Saturday 3 May 2008

Vitamin Injections




This was supposed to go on the blog yesterday but there was something stopping my emails and web access. In time honoured fashion, I rebooted and tried again today. Everything seems to be back to normal.




Our son, David, paid his Friday visit to the farm to help.




The UK is at a fairly high latitude so in the winter the days become very short. Llamas and alpacas have evolved at low latitutes (mainly on the Altiplano in South America) where at all times of the year there are long hours of daylight and bright dry skies too. The UK's dark dismal winters do not provide sufficient sunlight for the production of Vitamin D in the skin, especially in young animals who are still growing. It is therefore good practice to inject them with Vitamin D at least three or four times during each winter.




We imported quite a few of our alpacas, and as they have not been bred in the UK we tend to give them vitamin D all the year round - about every sixe weeks in the winter and every three months in the summer.




Unfortunately it is no longer possible to obtain injectable Vitamin D in the Uk and so we have to import it from the States. We ordered it early in April and due to a mix up with the address it still had not arrived by Thursday.




After his welcome cup of coffee we had decided that there was very little actual husbandry needed so David was all set to start moving the wood left over from the intensive hedge laying that took place last winter. He was just about to hitch up the trailer when a delivery arrived - guess what? The vitamins. The change of plan did not take long to initiate.




We put up the injections and brought the alpacas in paddock by paddock for their dose of liquid sunshine.




The pictures show David bringing in the alpacas with his sheep dog, Jax. Jax is used to herding their flock of Wiltshire Horn sheep and find alpacas a bit confusing. They do not always run ahead of her. Sometimes they won't move at all and sometimes they will turn round and appear to be thinking "what on earth is that dog doing?"
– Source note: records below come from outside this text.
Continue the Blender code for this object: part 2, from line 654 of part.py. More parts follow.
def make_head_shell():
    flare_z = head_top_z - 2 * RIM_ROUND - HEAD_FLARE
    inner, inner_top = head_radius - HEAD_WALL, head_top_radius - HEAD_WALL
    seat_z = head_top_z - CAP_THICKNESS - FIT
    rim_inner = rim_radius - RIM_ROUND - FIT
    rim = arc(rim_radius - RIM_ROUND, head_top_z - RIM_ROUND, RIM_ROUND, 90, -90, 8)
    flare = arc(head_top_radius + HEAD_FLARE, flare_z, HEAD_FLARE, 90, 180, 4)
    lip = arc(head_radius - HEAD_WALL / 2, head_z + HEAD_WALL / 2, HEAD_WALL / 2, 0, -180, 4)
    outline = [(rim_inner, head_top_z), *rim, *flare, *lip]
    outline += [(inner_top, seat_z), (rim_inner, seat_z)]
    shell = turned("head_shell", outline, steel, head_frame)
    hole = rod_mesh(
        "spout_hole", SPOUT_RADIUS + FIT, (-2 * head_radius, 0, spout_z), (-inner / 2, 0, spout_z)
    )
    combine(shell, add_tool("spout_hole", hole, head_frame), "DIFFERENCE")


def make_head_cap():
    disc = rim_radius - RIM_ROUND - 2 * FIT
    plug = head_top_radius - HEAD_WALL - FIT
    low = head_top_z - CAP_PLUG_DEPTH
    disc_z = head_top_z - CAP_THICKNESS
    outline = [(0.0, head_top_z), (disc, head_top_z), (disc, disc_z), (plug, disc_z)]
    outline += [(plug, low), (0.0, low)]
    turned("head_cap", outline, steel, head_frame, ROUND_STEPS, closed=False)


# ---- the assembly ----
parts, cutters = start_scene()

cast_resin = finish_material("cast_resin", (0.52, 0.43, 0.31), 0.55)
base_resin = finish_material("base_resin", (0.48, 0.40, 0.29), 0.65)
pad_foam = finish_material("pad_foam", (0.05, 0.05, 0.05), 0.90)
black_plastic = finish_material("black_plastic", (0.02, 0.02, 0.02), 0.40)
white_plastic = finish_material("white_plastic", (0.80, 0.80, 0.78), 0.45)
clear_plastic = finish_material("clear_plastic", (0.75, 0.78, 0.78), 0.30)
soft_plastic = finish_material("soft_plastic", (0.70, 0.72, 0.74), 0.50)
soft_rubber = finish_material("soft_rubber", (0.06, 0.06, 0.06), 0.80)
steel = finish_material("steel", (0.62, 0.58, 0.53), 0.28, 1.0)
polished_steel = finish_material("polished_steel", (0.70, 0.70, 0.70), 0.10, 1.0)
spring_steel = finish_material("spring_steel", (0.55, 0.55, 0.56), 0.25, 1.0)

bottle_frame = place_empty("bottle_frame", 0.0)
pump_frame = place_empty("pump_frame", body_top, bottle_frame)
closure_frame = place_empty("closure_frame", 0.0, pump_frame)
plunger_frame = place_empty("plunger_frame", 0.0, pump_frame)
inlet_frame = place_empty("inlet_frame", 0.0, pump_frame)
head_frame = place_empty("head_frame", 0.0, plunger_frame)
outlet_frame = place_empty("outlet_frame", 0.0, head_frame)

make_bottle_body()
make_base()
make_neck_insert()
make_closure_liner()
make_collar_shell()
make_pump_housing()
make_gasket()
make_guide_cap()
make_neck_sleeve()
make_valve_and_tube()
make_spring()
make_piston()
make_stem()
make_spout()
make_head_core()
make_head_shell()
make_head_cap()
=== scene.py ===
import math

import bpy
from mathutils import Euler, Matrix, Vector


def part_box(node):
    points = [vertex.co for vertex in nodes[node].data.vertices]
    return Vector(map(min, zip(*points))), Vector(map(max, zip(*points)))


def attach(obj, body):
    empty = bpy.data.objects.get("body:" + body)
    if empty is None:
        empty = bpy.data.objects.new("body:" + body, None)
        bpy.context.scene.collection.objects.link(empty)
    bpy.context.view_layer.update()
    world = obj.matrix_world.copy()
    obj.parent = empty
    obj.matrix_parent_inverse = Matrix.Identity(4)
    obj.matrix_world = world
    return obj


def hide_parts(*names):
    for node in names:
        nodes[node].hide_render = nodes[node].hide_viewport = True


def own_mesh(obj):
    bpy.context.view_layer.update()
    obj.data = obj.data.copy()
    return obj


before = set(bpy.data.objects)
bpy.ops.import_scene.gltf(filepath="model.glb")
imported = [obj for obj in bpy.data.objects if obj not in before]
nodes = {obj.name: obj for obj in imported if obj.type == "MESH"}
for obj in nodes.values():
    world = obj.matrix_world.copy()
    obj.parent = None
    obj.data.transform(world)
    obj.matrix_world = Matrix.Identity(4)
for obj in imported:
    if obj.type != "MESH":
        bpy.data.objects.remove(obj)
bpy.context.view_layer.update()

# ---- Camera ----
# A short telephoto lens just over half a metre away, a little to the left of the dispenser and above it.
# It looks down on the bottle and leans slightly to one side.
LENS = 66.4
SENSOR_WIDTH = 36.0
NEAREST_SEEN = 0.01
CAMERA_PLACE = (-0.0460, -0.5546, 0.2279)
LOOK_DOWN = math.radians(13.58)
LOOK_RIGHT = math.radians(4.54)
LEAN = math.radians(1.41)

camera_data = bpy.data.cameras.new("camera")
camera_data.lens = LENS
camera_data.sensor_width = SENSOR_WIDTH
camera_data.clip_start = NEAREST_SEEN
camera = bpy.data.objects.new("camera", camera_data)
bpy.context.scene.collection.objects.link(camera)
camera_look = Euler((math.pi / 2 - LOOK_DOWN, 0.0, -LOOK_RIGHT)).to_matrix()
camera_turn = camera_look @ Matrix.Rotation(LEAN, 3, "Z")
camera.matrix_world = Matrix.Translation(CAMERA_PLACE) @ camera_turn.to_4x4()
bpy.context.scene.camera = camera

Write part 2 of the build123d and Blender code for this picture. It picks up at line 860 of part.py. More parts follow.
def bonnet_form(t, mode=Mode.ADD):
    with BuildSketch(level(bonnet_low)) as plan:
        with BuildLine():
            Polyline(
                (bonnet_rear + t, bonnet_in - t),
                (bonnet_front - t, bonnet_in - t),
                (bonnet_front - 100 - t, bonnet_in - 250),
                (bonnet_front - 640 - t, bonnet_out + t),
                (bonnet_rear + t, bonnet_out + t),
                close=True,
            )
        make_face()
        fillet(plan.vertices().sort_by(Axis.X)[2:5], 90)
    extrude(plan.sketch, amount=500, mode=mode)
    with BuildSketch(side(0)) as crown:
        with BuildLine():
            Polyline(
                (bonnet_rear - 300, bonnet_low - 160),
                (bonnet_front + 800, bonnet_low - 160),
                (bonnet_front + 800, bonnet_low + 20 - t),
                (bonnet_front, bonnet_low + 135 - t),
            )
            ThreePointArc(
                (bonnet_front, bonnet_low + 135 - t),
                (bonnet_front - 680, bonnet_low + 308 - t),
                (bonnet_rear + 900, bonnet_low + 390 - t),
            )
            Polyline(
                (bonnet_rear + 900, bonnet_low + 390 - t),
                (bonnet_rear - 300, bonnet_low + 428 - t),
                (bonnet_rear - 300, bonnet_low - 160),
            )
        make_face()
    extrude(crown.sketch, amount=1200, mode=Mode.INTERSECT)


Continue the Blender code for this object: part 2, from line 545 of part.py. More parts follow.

Although we have six dogs, we do not routinely use them to move the alpacas because they are so easy going that it is just as easy to call them and just walk slowly behind them. They are quite happy to mooch along that way. We just put an arm out here or there and they seem to know where to go.




If we need them to go in to the barn we sometimes get Millie our smoke working sheepdog. She can bring them all the way from the furthest paddock and feed them in to the barn with only minimum help from us.